An integrative, science-based healthcare approach. Functional medicine practitioners look “upstream” to consider the complex web of interactions in the patient’s history, physiology, and lifestyle that can lead to illness. The unique genetic makeup of each patient is considered, along with both internal (mind, body, and spirit) and external (physical and social environment) factors that affect total functioning.
Integrating best medical practices. Functional medicine integrates traditional Western medical practices with what is sometimes considered “alternative” or “integrative” medicine, creating a focus on prevention through nutrition, diet, and exercise; use of the latest laboratory testing and other diagnostic techniques; and prescribed combinations of drugs and/or botanical medicines, supplements, therapeutic diets, detoxification programs, or stress-management techniques.
Environmental inputs – The air you breathe and the water you drink, the particular diet you eat, the quality of the food available to you, your level of physical exercise, and toxic exposures or traumas you have experienced all affect your health.
Mind-body elements – Psychological, spiritual, and social factors all can have a profound influence on your health. Considering these areas helps the functional medicine practitioner see your health in the context of you as a whole person, not just in terms of your physical symptoms.
Genetic makeup – Although individual genes may make you more susceptible to some diseases, your DNA is not an unchanging blueprint for your life. Emerging research shows that your genes may be influenced by everything in your environment, as well as your experiences, attitudes, and beliefs. That means it is possible to change the way genes are activated and expressed.

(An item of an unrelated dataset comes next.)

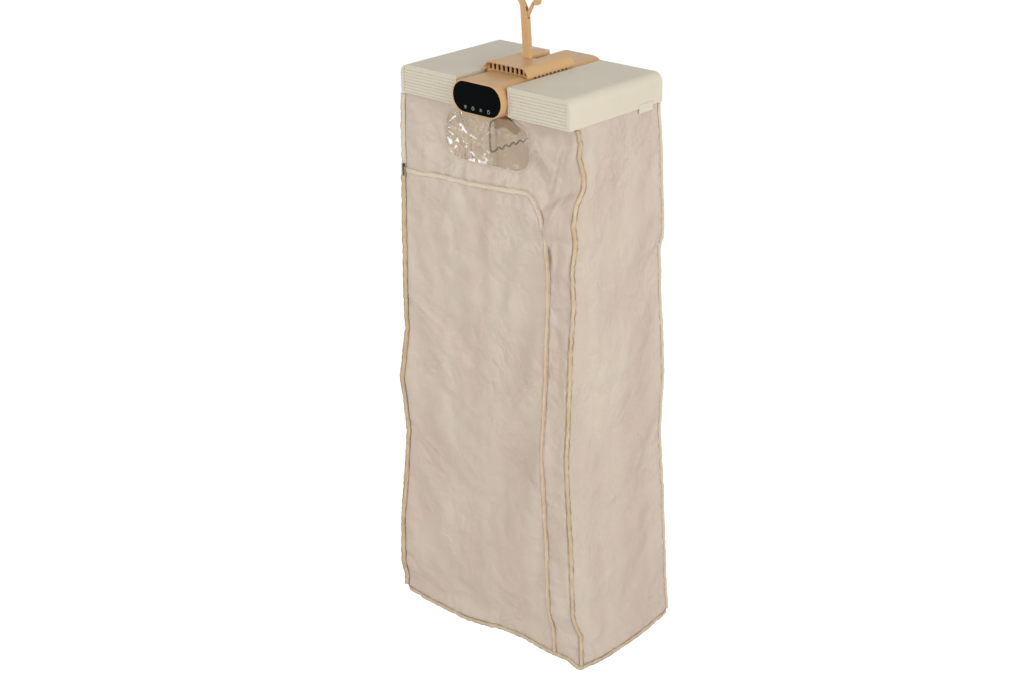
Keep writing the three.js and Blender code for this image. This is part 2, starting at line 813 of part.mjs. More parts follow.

Through assessment of these underlying causes and triggers of dysfunction, the functional medicine practitioner is able to understand how key processes are affected. These are the body’s processes that keep you alive. Some occur at the cellular level and involve how cells function, repair, and maintain themselves. These processes are related to larger biological functions, such as:
- how your body rids itself of toxins
- structural integrity
- regulation of hormones and neurotransmitters
- digestion and absorption of nutrients and the health of the digestive tract
- immune system function
- psychological and spiritual equilibrium
- inflammatory responses
- how you produce energy
All of these processes are influenced by both environmental factors and your genetic make-up; when they are disturbed or imbalanced, they lead to symptoms, which can lead to disease if effective interventions are not applied.
Changing how the systems function can have a major impact on the patient’s health. The functional medicine practitioner examines a wide array of available interventions and customises a treatment plan including those with the most impact on underlying functionality.
Functional medicine expands the clinician’s tool kit. Treatments may include combinations of drugs, botanical medicines, nutritional supplements, therapeutic diets, or detoxification programs. They may also include counselling on lifestyle, exercise, or stress management techniques.
The patient becomes a partner. As a patient, you become an active partner with your functional medicine practitioner. This allows you to really be in charge of improving your own health and changing the outcome of disease.